Sunday, 28 December 2014

Lo: Dancing a Tragedy.

Remember I was reading Lolita? It got put on ice for a week or two while The Struggle was holding my undivided attention. I picked it up again a few nights ago and finished it tonight. So what did I think of it? Do you want to know? No? OK, I’ll make it brief.

I thought it superbly well written, intelligent, complex and engaging. Unfortunately, the plot began to depress me about two thirds of the way through and it got worse the further it progressed. I mean no disrespect to Nabokov, of course. Tragedies are perfectly legitimate and aren’t supposed to be enjoyable. (‘He broke her heart. I only broke her life.’) In short, what I read was a tragedy about different sorts of victim locked in a dolorous (no pun intended) dance to one form of destruction or another. (Note: I didn’t say innocent victim. Remember what Mandela said about the guards at Robben Island?)

And then I read what some New York literary professor said about it and felt a little irritated. It seemed to me that he had engaged Nearest Shibboleth Mode and come up with a view that was politically correct but ludicrously over-simplified. I thought of writing a long article myself, but decided against it because:

1. I can’t be bothered. I don’t have the mental energy for long articles at the moment.

2. Hardly anybody would ever read it, even if I published it here.

3. It would necessitate using the only word in the English language which I decline ever to use either verbally or in writing. And that includes now. Please don’t even try to guess, let alone ask.

So now it’s off to watch another episode of Jeremy Brett’s Sherlock Holmes. After the power of Lolita, a bit of easy listening is called for.

2 comments:

girl-interrupted said...

Hello Jeff.

I hope you don't mind me commenting here. I felt obliged (read: compelled) to reply to your comment left a while ago on my bog. Also I suppose I should wish you a happy new year.

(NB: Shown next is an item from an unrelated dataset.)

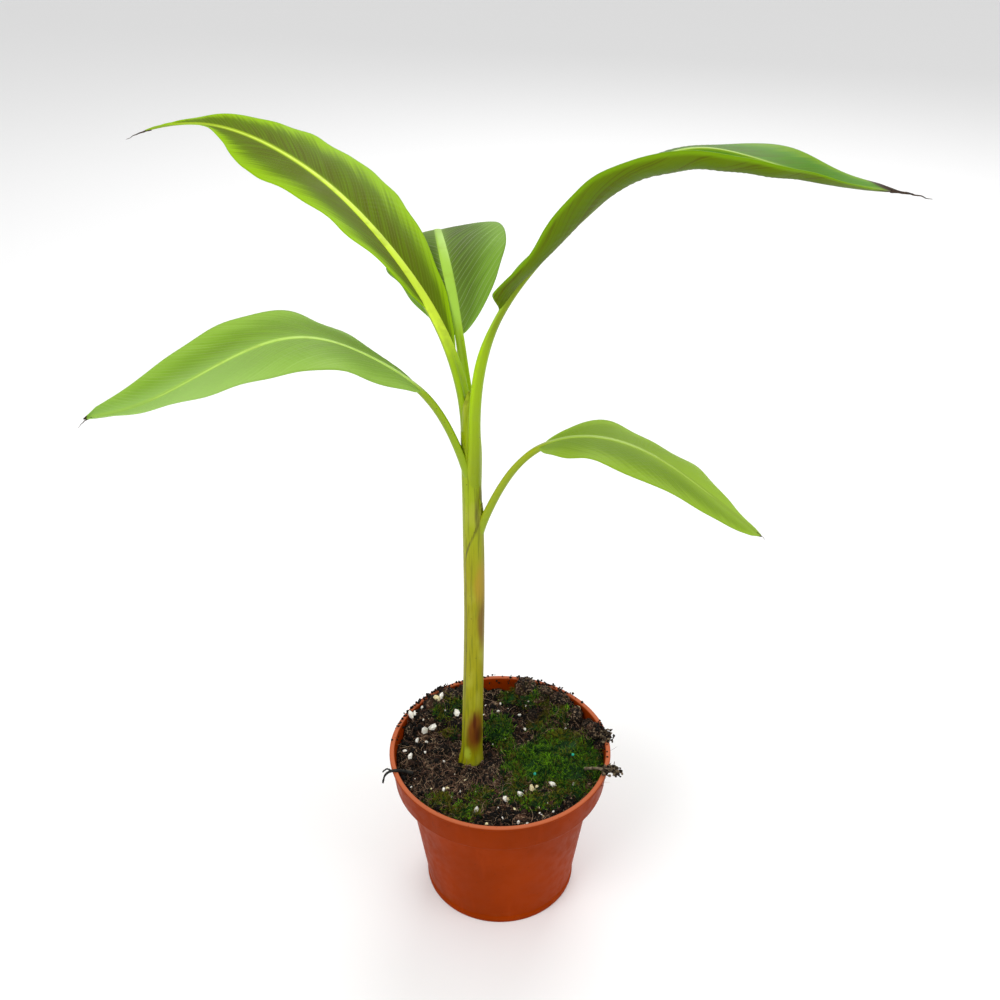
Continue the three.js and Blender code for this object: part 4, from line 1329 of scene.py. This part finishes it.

I don't believe I know what you mean by 'on this level' or 'the obvious and ordinary' any more. Everything that used to make sense regarding those phrases no longer do. I feel there is much more to it now that neither of us understand. And I have met people who have understood more than I - true, people like us are rare, but I have met them and they give me hope that more exist. There are entire worlds out there that I have not yet seen. It makes me reluctant and almost angry to be so dismissive of the 'ordinary'. I feel that doing so is simply an excuse to stop trying to find connection and understanding (and enlightenment?). Perhaps it is even a mask for failure. If we are wise, if we feel more strongly, if we see realities and 'truths' ahead of our peers, is that a good enough reason to withdraw from society entirely? That sort of 'giving up' seems deplorable to me.

I do not believe you have reached the end of your journey, and I wish you would not hold on to me as though I were the final chapter. Maybe you have changed in your beliefs and your thoughts since we last spoke. If I could help you in any way, it would be to urge you to keep seeking. I might have only been the beginning to your Avalon. Why do you doubt that there may be more to life?

In response to your last statement, I don't think I will end up alone. I have my doubts and my fears, and maybe it is all too far away right now, but my feeling is that I will be able to love very much one day. He need not understand everything about me, but I can handle that. Life is not perfect after all, and contrary to what you might think, I've never sought perfection, only meaning, and meaning comes in many forms.


JJ Beazley said...

I must say, it does disturb me a little that you should choose to communicate all this by way of my blog rather than answering the comment on your own or maybe sending an email. I have two guesses as to why and I suppose I could simply delete it, but that would seem disrespectful. Better that I suffer shame and the mockery of the masses than be disrespectful, Jen! Nothing if not a gentleman, as ever. (And it was most moving to hear from you after all this time. It was.)

As to your points regarding life and isolation, this could be the beginning of an endless discussion which I see no point in starting. Let’s just say that you’re possibly right in your version of reality, and I’m possibly right in mine.

And of course I hold onto you, Jen. I have a very good reason for so doing – the best of reasons actually – but henceforth I will remain silent. Invisible would be harder to promise.